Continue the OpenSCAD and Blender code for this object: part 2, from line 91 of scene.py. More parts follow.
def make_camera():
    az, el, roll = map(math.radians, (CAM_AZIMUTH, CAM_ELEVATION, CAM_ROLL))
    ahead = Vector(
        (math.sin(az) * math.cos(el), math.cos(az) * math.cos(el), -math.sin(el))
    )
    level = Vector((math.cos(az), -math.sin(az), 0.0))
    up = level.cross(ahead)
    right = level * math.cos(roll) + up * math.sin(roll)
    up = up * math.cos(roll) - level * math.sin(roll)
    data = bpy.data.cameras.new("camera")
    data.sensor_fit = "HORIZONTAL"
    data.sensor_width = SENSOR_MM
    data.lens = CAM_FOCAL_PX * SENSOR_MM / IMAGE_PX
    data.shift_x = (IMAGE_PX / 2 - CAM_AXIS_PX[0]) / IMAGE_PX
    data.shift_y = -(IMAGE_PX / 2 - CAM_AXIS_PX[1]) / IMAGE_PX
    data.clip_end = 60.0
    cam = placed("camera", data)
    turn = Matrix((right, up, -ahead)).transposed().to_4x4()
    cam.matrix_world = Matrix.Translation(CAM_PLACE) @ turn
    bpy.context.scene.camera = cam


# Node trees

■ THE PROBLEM
Reproduce the complete data exactly as presented above.

■ SOLUTION TO THIS PROBLEM
Continue the OpenSCAD and Blender code for this object: part 2, from line 91 of scene.py. More parts follow.
def make_camera():
    az, el, roll = map(math.radians, (CAM_AZIMUTH, CAM_ELEVATION, CAM_ROLL))
    ahead = Vector(
        (math.sin(az) * math.cos(el), math.cos(az) * math.cos(el), -math.sin(el))
    )
    level = Vector((math.cos(az), -math.sin(az), 0.0))
    up = level.cross(ahead)
    right = level * math.cos(roll) + up * math.sin(roll)
    up = up * math.cos(roll) - level * math.sin(roll)
    data = bpy.data.cameras.new("camera")
    data.sensor_fit = "HORIZONTAL"
    data.sensor_width = SENSOR_MM
    data.lens = CAM_FOCAL_PX * SENSOR_MM / IMAGE_PX
    data.shift_x = (IMAGE_PX / 2 - CAM_AXIS_PX[0]) / IMAGE_PX
    data.shift_y = -(IMAGE_PX / 2 - CAM_AXIS_PX[1]) / IMAGE_PX
    data.clip_end = 60.0
    cam = placed("camera", data)
    turn = Matrix((right, up, -ahead)).transposed().to_4x4()
    cam.matrix_world = Matrix.Translation(CAM_PLACE) @ turn
    bpy.context.scene.camera = cam


# Node trees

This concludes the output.